There seems to be a new trend in computational biology: worrying about sequence alignments. Over the past couple of months, two high-profile papers have appeared that flaws related to sequence alignment methods.
The first paper appeared in Science Magazine in January this year. Wong and coworkers describe how uncertainties in multiple alignments can lead to errors in different phylogenetic trees:
Alignment Uncertainty and Genomic Analysis
The statistical methods applied to the analysis of genomic data do not account for uncertainty in the sequence alignment. Indeed, the alignment is treated as an observation, and all of the subsequent inferences depend on the alignment being correct. This may not have been too problematic for many phylogenetic studies, in which the gene is carefully chosen for, among other things, ease of alignment. However, in a comparative genomics study, the same statistical methods are applied repeatedly on thousands of genes, many of which will be difficult to align. Using genomic data from seven yeast species, we show that uncertainty in the alignment can lead to several problems, including different alignment methods resulting in different conclusions.

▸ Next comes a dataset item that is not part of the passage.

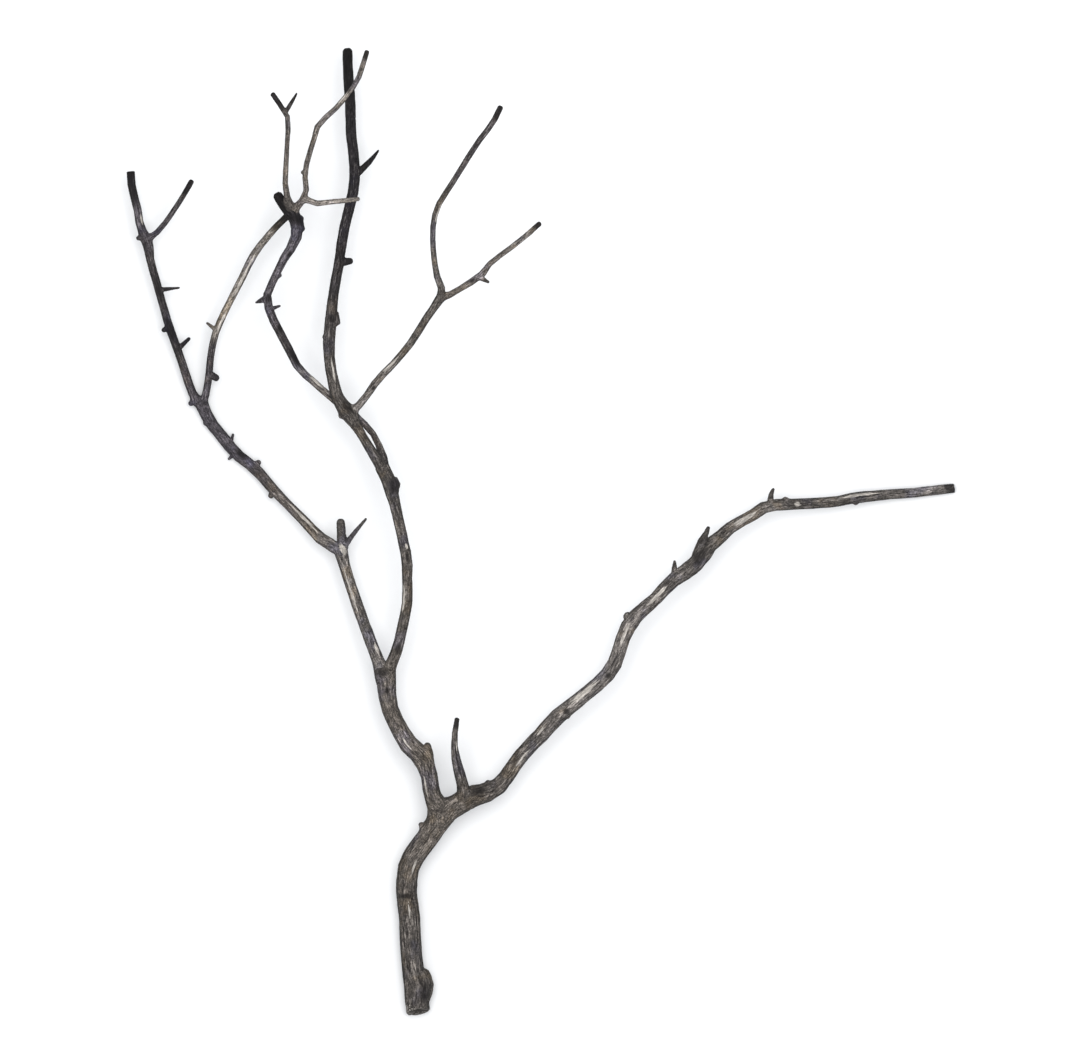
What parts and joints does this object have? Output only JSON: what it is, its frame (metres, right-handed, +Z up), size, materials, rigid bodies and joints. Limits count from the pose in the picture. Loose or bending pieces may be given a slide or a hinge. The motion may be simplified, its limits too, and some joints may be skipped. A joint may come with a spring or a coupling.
{
  "type": "fallen tree branch",
  "caption": "Bare, weathered, forked tree branch with a sawn butt, lying on the ground on its butt, one bough and one limb end.",
  "frame": {"origin": "on the ground, under the middle of the branch's box", "axes": "+Y from the sawn butt towards the top of the leader, +X towards the end of the right limb, +Z up"},
  "size_m": [0.8294, 0.9694, 0.1396],
  "materials": {
    "grey_bark": "weathered grey-brown wood, finely furrowed along the grain",
    "bare_wood": "paler bare twig wood, dry and fibrous",
    "dusky_bark": "thin dark bark with a bluish-grey cast",
    "black_bark": "nearly black weathered bark"
  },
  "bodies": {
    "root": {"trunk": "grey_bark", "left_limb": "grey_bark", "left_bough": "grey_bark", "far_left_twig": "dusky_bark", "far_left_side_twig": "dusky_bark", "inner_left_twig": "bare_wood", "centre_limb": "grey_bark", "leader": "black_bark", "rear_limb": "dusky_bark", "upper_left_twig": "bare_wood", "upper_right_twig": "bare_wood", "crossing_twig": "bare_wood", "right_centre_twig": "bare_wood", "arching_twig": "dusky_bark", "kinked_twig": "bare_wood", "right_limb": "grey_bark", "spur_twig": "grey_bark"}
  },
  "joints": []
}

The second paper appeared in Nature Biotechnology. Styczynski and coworkers discovered that the most commonly used substitution matrix, BLOSUM62, was calculated wrongly:
BLOSUM62 miscalculations improve search performance
The BLOSUM family of substitution matrices, and particularly BLOSUM62, is the de facto standard in protein database searches and sequence alignments. In the course of analyzing the evolution of the Blocks database, we noticed errors in the software source code used to create the initial BLOSUM family of matrices (available online). The result of these errors is that the BLOSUM matrices — BLOSUM62, BLOSUM50, etc. — are quite different from the matrices that should have been calculated using the algorithm described by Henikoff and Henikoff. Obviously, minor errors in research, and particularly in software source code, are quite common. This case is noteworthy for three reasons: first, the BLOSUM matrices are ubiquitous in computational biology; second, these errors have gone unnoticed for 15 years; and third, the ‘incorrect’ matrices perform better than the ‘intended’ matrices.

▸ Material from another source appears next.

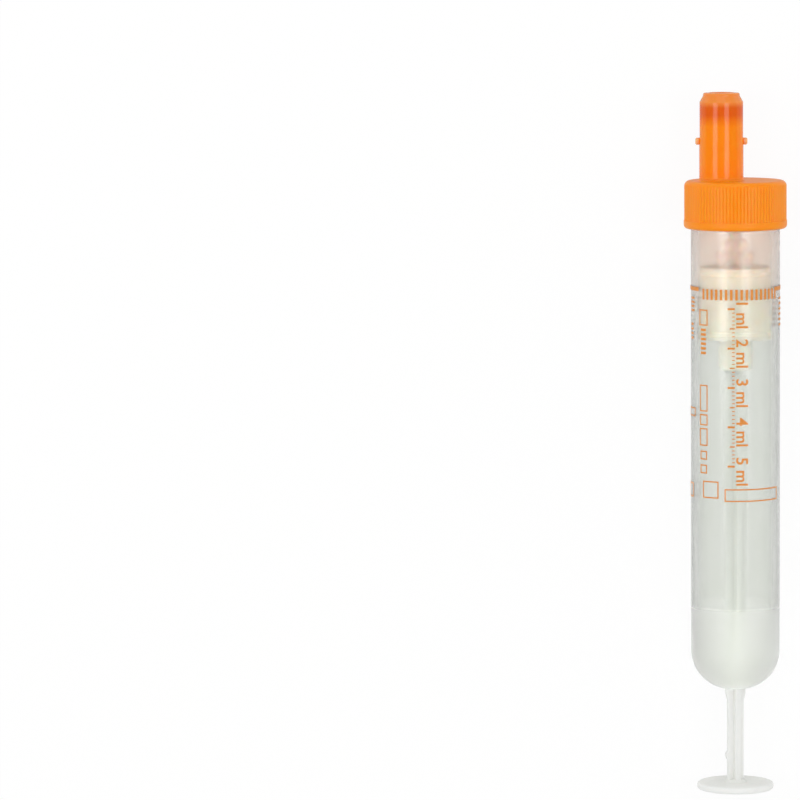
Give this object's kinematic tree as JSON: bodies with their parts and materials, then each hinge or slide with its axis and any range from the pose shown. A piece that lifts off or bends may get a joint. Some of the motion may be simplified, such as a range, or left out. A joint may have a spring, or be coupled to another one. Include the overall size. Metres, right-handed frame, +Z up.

Upon casual reading of these publications, one could get the idea that over a decade of work based on alignments, sequence similarity searches, and molecular evolution is wrong. Fortunately, this does not appear to be the case.
Starting with the second paper, I applaud the authors for discovering a mistake in such an established method, and I agree with them that it is remarkable that it has not been noticed before. However, I do not think that it is surprising that the ‘incorrect’ matrices work very well. Although they were not calculated as intended, the BLOSUM matrices have become the de facto standard precisely because they work as well as they do.

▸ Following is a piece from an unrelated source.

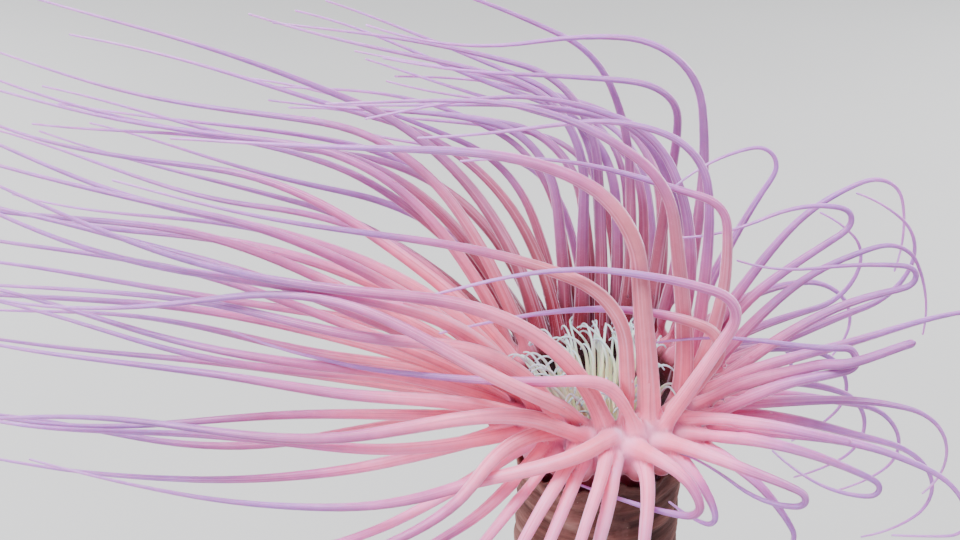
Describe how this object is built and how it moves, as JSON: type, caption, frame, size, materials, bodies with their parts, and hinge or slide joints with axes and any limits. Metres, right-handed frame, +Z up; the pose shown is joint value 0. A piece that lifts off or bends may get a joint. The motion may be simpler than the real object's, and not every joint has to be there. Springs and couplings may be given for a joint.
{
  "type": "tube-dwelling sea anemone",
  "caption": "Life-size still model of a tube anemone in its parchment tube on a round base, its crown of long slender tentacles streaming sideways in a current.",
  "frame": {"origin": "centre of the underside of the round base, on the floor", "axes": "+Z up along the tube, +X upstream, so the crown streams towards -X, +Y away from the viewer"},
  "size_m": [0.2554, 0.1111, 0.2553],
  "materials": {
    "tentacle": "moist translucent flesh, salmon pink at the roots to lilac at the tips",
    "labial": "moist translucent flesh, cream roots to pale blue-white hooked tips",
    "disc": "moist flesh, blackish maroon",
    "column": "moist flesh, dark maroon",
    "tube": "rough wrinkled parchment of felted threads and mud, banded across",
    "stand": "satin slate grey"
  },
  "bodies": {
    "root": {"column_collar": "column", "column_foot": "column", "column_trunk": "column", "crown_sector_01": "tentacle", "crown_sector_02": "tentacle", "crown_sector_03": "tentacle", "crown_sector_04": "tentacle", "crown_sector_05": "tentacle", "crown_sector_06": "tentacle", "crown_sector_07": "tentacle", "crown_sector_08": "tentacle", "crown_sector_09": "tentacle", "crown_sector_10": "tentacle", "crown_sector_11": "tentacle", "crown_sector_12": "tentacle", "crown_sector_13": "tentacle", "crown_sector_14": "tentacle", "crown_sector_15": "tentacle", "crown_sector_16": "tentacle", "crown_sector_17": "tentacle", "crown_sector_18": "tentacle", "crown_sector_19": "tentacle", "crown_sector_20": "tentacle", "crown_sector_21": "tentacle", "crown_sector_22": "tentacle", "crown_sector_23": "tentacle", "crown_sector_24": "tentacle", "labial_tentacles_1": "labial", "labial_tentacles_2": "labial", "labial_tentacles_3": "labial", "labial_tentacles_4": "labial", "labial_tentacles_5": "labial", "labial_tentacles_6": "labial", "mouth_lips": "labial", "oral_disc": "disc", "stand_base": "stand", "tentacle_01_outer": "tentacle", "tentacle_04_outer": "tentacle", "tentacle_05_outer": "tentacle", "tentacle_06_outer": "tentacle", "tentacle_07_outer": "tentacle", "tentacle_08_outer": "tentacle", "tentacle_09_outer": "tentacle", "tentacle_10_outer": "tentacle", "tentacle_11_outer": "tentacle", "tentacle_12_outer": "tentacle", "tentacle_13_outer": "tentacle", "tentacle_14_outer": "tentacle", "tentacle_15_outer": "tentacle", "tentacle_16_outer": "tentacle", "tentacle_17_outer": "tentacle", "tentacle_18_outer": "tentacle", "tentacle_19_outer": "tentacle", "tentacle_20_outer": "tentacle", "tentacle_21_outer": "tentacle", "tentacle_23_outer": "tentacle", "tube_foot": "tube", "tube_middle": "tube", "tube_mouth": "tube"}
  },
  "joints": []
}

Regarding the first paper, I think it is fair to say that anyone working on multiple alignments and phylogeny are well aware that uncertain alignments can lead to wrong phylogenetic trees. This is why almost everyone uses programs like Gblocks to remove the ambiguous parts of their alignments before moving on to constructing phylogenetic trees. Unfortunately, Wong et al. instead constructed two sets of trees for each of the six multiple alignment methods: one based on the complete alignments, and one in which they excluded all gapped sites from the phylogenetic analysis. The latter is not equivalent to using a blocked alignment, since not all ambiguously aligned sites contain gaps, and since not all sites with gaps are ambiguously aligned.
Wong and coworkers subsequently compared the trees that they obtained using the six different alignment programs and found disagreements for almost half of all yeast proteins. This number may sound shockingly high, but I find it to be misleading in several ways. First, “disagreement” was defined as at least one of the six trees disagreeing with the others – much of the disagreement could thus be due to a single poorly performing alignment program. This definition also implies that the results can only get worse by adding more alignment methods to the comparison. Second, the comparison was not limited to the trees that are supported by bootstrap analysis – much of the disagreement is thus due to trees that we already know should not be trusted.
In my view, it would be more fair to make the comparison along the following lines:
- Align the sequences as done by Wong et al.
- Remove ambiguously aligned sites with Gblocks
- Construct phylogenetic trees based on the blocked alignments
- Calculate the bootstrap support for each tree
- Discard trees with poor bootstrap support
- Calculate the agreement on tree topology for each pair of alignment methods
This procedure will ensure that trees are not distorted by the unreliable parts of the alignments, that comparisons are not based on trees we know are unreliable, that the results are not skewed by a single poorly performing alignment method, and that the numbers remain comparable if more alignment methods are added. I have already downloaded all the alignments and run then through Gblocks; please let me know if you would like to continue the analysis from that step, and I will arrange a way to transfer the files.
Time might prove me wrong, but I expect that such an analysis will show that alignment uncertainty is not a major factor that needs to be taken into account when constructing phylogenetic trees.